Gen Y/Millennial’s feel they are entitled…

Really? I see this written about every day from someone in the industry. Of course—it’s not written by the Millennial’s because like the WWII generation, Baby Boomers and X’ers—when their parents said the same things about them they viewed it as OLD and ARROGANT. Just like all of the other generations there are lazy, entitled people and hard workers. Please stop clumping them together in one category—it’s just truly an inaccurate way to view the world. The same inaccuracy that the WWII generation had of their kids listening to Elvis and the Beatles!!

When you hear one of these statements don't just take it as some form of wisdom someone is giving you. Think!

5 comments:

Lance said...

Really, the part about stupid questions really resonates with me. Pay attention! Ask questions that inspire action or thought.

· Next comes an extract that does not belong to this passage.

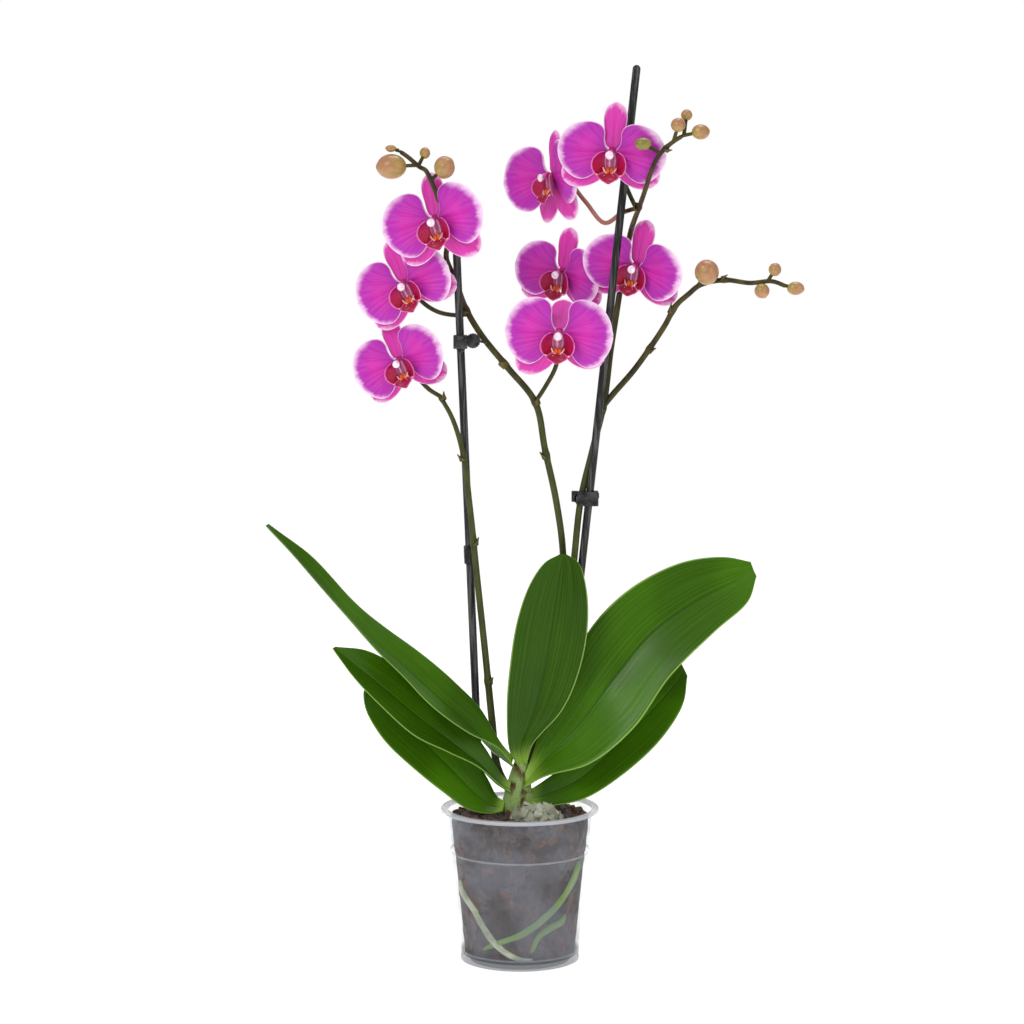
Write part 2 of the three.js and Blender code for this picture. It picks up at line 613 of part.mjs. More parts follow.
function stemWithSides(name, radii, grow) {
  const rootOf = (near) => nearestOn(name, vec(near)).at;
  const thin = [SPIKE.pedicel, SPIKE.pedicel];
  const bodies = [stem(PATHS[name], radii, { steps: stepsOf(name), grow })];
  for (const [bloom, near, ...through] of PEDICELS[name]) {
    const path = [rootOf(near), ...through.map(vec), ...intoBloom(bloom)];
    bodies.push(stem(path, thin, { sides: 5, steps: path.length, grow }));
  }
  for (const [bud, near] of BUD_STALKS[name]) {
    bodies.push(stem(stalk(rootOf(near), BUDS[bud]), SPIKE.stalk, { sides: 4, steps: 1, grow }));
  }
  if (!grow) for (const entry of BRACTS[name]) bodies.push(bract(name, entry, radii[1]));
  return union(bodies);
}

function spikeBody(name, grow = 0) {
  const body = stemWithSides(name, [SPIKE.base, SPIKE.middle, SPIKE.middle - 0.2, SPIKE.tip], grow);
  if (name !== "spike_right") return body;
  return body.add(stemWithSides("branch", [2.4, 2.1, SPIKE.tip], grow));
}

// ---- stakes and clips ----
const STAKES = {
  stake_left: { foot: V(-26.9, 16.4, 32), top: V(-47.4, 0.4, 540) },
  stake_right: { foot: V(19.5, 27, 40), top: V(86.4, -2, 675.2) },
};
const stakeAt = (name, z) => {
  const { foot, top } = STAKES[name];
  return foot.clone().lerp(top, (z - foot.z) / (top.z - foot.z));
};
function stakeBody(name, grow = 0) {
  const { foot, top } = STAKES[name];
  return stem([foot, top], [STAKE.radius, STAKE.radius], { sides: STAKE.sides, steps: 1, grow });
}

function knob(centre, radius, depth) {
  const geometry = new THREE.CylinderGeometry(radius, radius, depth, 10);
  return solid(geometry.translate(centre.x, centre.y, centre.z));
}

// Black clip on the left stake: a jaw round the stake, a point below it and a round knob beside it.
function leftClip() {
  const centre = stakeAt("stake_left", 470);
  const jaw = box(centre, [10.5, 10.5, 10]);
  const point = box(centre.clone().add(V(0.3, 0, -5.5)), [5, 6, 5], rad(45));
  const wheel = knob(centre.clone().add(V(9.4, 0, 0.8)), 5.6, 7);
  const pinPath = [centre.clone().add(V(12, 0, 1)), V(-24.4, 5.2, 469)];
  const pin = stem(pinPath, [0.9, 0.8], { sides: 5, steps: 1 });
  return union([jaw, point, wheel, pin]).subtract(stakeBody("stake_left", GAP))
    .subtract(spikeBody("spike_middle", GAP));
}

// Black clip that holds the right spike to its stake.
function rightClip() {
  const onStake = stakeAt("stake_right", 351);
  const jaw = box(onStake.clone().add(V(1.2, 0, 0)), [11.5, 11, 11]);
  const wheel = knob(V(46, 15, 351), 5.4, 9);
  const tab = box(V(58.4, onStake.y - 1.5, 353.5), [6, 7, 4]);
  const wing = box(V(40.8, 14, 352.5), [6, 7, 8]);
  return union([jaw, wheel, tab, wing]).subtract(stakeBody("stake_right", GAP))
    .subtract(spikeBody("spike_right", GAP));
}

function sleeve() {
  const [low, high] = [stakeAt("stake_left", 301), stakeAt("stake_left", 317)];
  const tube = stem([low, high], [4.3, 4.3], { sides: STAKE.sides, steps: 1 });
  return tube.subtract(stakeBody("stake_left", GAP));
}

// ---- roots ----
// Roots leave the collar under the crown and then follow the wall, each given by the angles and
// heights it passes there.
const ROOT_RADIUS = 3.2;
const ROOTS = [
  [[198, 60], [220, 44], [243, 21], [264, 10.5], [286, 8.5]],
  [[334, 77], [316, 56], [300, 44], [275, 30], [248, 21], [226, 13]],
  [[316, 37], [301, 32], [289, 26], [281, 13]],
  [[20, 70], [54, 46], [88, 20]],
  [[110, 62], [140, 38], [168, 14]],
];

function rootsBody(grow = 0) {
  const bodies = [ball(V(0, 0, 84), [11 + grow, 11 + grow, 7.4 + grow], [0, 0, 0], [8, 4])];
  for (const stations of ROOTS) {
    const [entry, high] = [rad(stations[0][0]), stations[0][1]];
    const path = [V(0, 0, 84), V(Math.cos(entry) * 24, Math.sin(entry) * 24, mix(86, high, 0.35))];
    for (const [turn, z] of stations) {
      const angle = rad(turn);
      const wall = insideAt(Math.max(z, POT.footZ)) * Math.cos(Math.PI / POT.sides);
      const r = wall - GAP - ROOT_RADIUS - 0.5;
      path.push(V(Math.cos(angle) * r, Math.sin(angle) * r, z));
    }
    const radii = [3, ROOT_RADIUS, ROOT_RADIUS, 2.6, 1.6];
    bodies.push(stem(path, radii, { sides: 5, steps: path.length + 2, grow }));
  }
  return union(bodies);
}

// ---- bark and pale chips ----
function chip(random, centre, size, flat = 0.6) {
  const geometry = new THREE.IcosahedronGeometry(size, 0);
  geometry.scale(mix(0.7, 1.15, random()), mix(0.5, 0.9, random()), flat);
  geometry.rotateX(mix(-0.5, 0.5, random())).rotateZ(random() * Math.PI * 2);
  return solid(geometry.translate(centre.x, centre.y, centre.z));
}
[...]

I love it. Rage on Fogarty!

Todd said...
This comment has been removed by the author.
Todd said...

Great post. Todd Raphael

thejobawfultruth said...

Loved this article. So many things you say are true. Work Hard, Play Hard has always been a pet peeve of mine. In addition, I think of "work/life balance" as more "work/life harmony". Sometimes work is going to demand more time and attention and other times family concerns are. The trick is to keep it in harmony with each other. Working hard and putting in the hours to do a fantastic job is part of that.

salesroles said...

oh these cliches are so real...why do they try to re-hash old sayings into blue-sky thinking,oh the irony!